Nora Dunblane (born 1879 – ) was an American actress and short story writer.

==Early life and education==
Nora Dunblane was born in Brooklyn. She attended Miss Rounds' School and the American Academy of Dramatic Arts (graduating in 1899), and was involved with the Brooklyn Cantata Club.

After graduating, she was active in the American Academy of Dramatic Arts alumni society, and served on its library committee in 1904, with elocutionist Helena Zachos.

==Stage career==
Dunblane was a "clever young American actress" on Broadway at the turn into the 20th century, often seen in soubrette roles. Dunblane's stage credits included roles in Cyrano de Bergerac (1898) with Richard Mansfield, Hearts are Trumps (1900), The Cuckoo (1900), Her Majesty (1900), Lovers' Lane (1901), Her Atonement (1899 and 1901), The Worst Woman in London (1903), Much Ado About Nothing (1903), His Sister's Shame (1903), and Don Carlos (1905).

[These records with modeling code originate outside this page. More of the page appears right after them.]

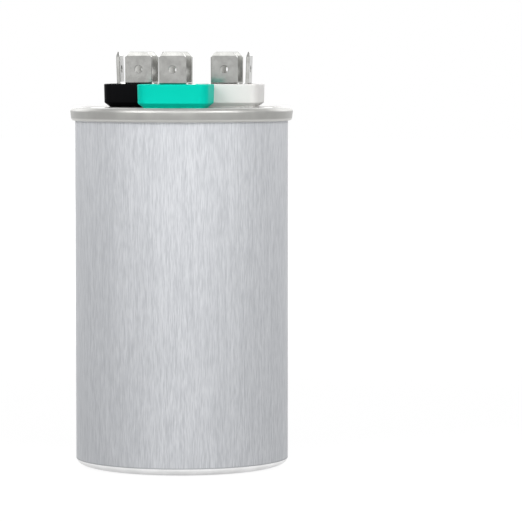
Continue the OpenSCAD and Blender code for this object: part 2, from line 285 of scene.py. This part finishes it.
def boolean(obj, other, operation):
    """Joins another closed shape to the object, or cuts it away, and drops the other one."""
    step = obj.modifiers.new(operation, "BOOLEAN")
    step.operation = operation
    step.solver = "EXACT"
    step.object = other
    graph = bpy.context.evaluated_depsgraph_get()
    result = bpy.data.meshes.new_from_object(obj.evaluated_get(graph))
    obj.modifiers.clear()
    tidy_mesh(result)
    obj.data = result
    bpy.data.objects.remove(other)


def finish_piece(obj, material, replaced, sharp=32.0):
    """Shades a piece smooth up to the sharp angle, gives it its material, hangs it on the root and
    hides the construction part that it replaces.
    """
    for polygon in obj.data.polygons:
        polygon.use_smooth = True
    obj.data.set_sharp_from_angle(angle=np.radians(sharp))
    obj.data.materials.clear()
    obj.data.materials.append(material)
    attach(obj, ROOT)
    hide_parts(replaced)
    return obj


# ---------------------------------------------------------------- shader expressions

class Wire:
    """A number that flows from a node's socket; an operator on it adds a Math node."""

    def __init__(self, shade, socket):
        self.shade, self.socket = shade, socket

    def _math(self, operation, *values):
        return self.shade.add("ShaderNodeMath", {"operation": operation}, dict(enumerate(values)))

    def __add__(self, other):
        return self._math("ADD", self, other)

    def __radd__(self, other):
        return self._math("ADD", other, self)

    def __sub__(self, other):
        return self._math("SUBTRACT", self, other)

    def __rsub__(self, other):
        return self._math("SUBTRACT", other, self)

    def __mul__(self, other):
        return self._math("MULTIPLY", self, other)

    def __rmul__(self, other):
        return self._math("MULTIPLY", other, self)

    def most(self, other):
        """The larger of the two."""
        return self._math("MAXIMUM", self, other)

    def step(self, low, high):
        """0 below low, 1 above high, and a smooth rise between them."""
        return self.shade.add("ShaderNodeMapRange", {"interpolation_type": "SMOOTHSTEP"},
                              {"Value": self, "From Min": low, "From Max": high})


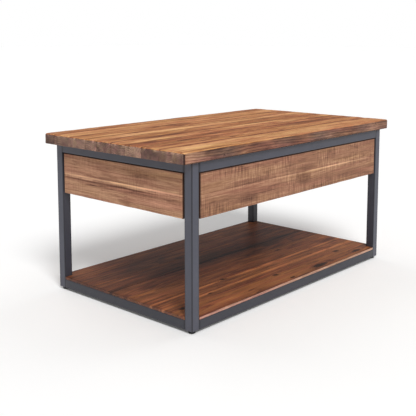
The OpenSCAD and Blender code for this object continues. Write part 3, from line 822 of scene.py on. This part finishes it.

In 1900, she performed in an all-star benefit at Carnegie Hall, raising funds for Roman Catholic orphanages.

==Writing==
Dunblane was a writer during and after her acting days. Her short fiction, often romance stories, appeared in magazines and newspapers, with titles including "The Girl in the Bookshop" (1903), "Beating the Game" (1907), "Studio Number Six: The Story of a Musician" (1907), "Romance at Ryerson's" (1908), "Two Ways of Love" (1912), "Love's Command" (1913), "Otilla's Triumph" (1914), "The White Gardenia" (1915), "The Girl Who Was Charming" (1915), and "Jasmine's Decision" (1915).

==In culture==
The band Tommy McClymont & The Panacea Jamband recorded a song, "Nora Dunblane", about the actress, on their album May the Ladies Treat You Kindly (2016). (McClymont is from Dunblane, Scotland, and was inspired to write the song by a photograph of the actress.)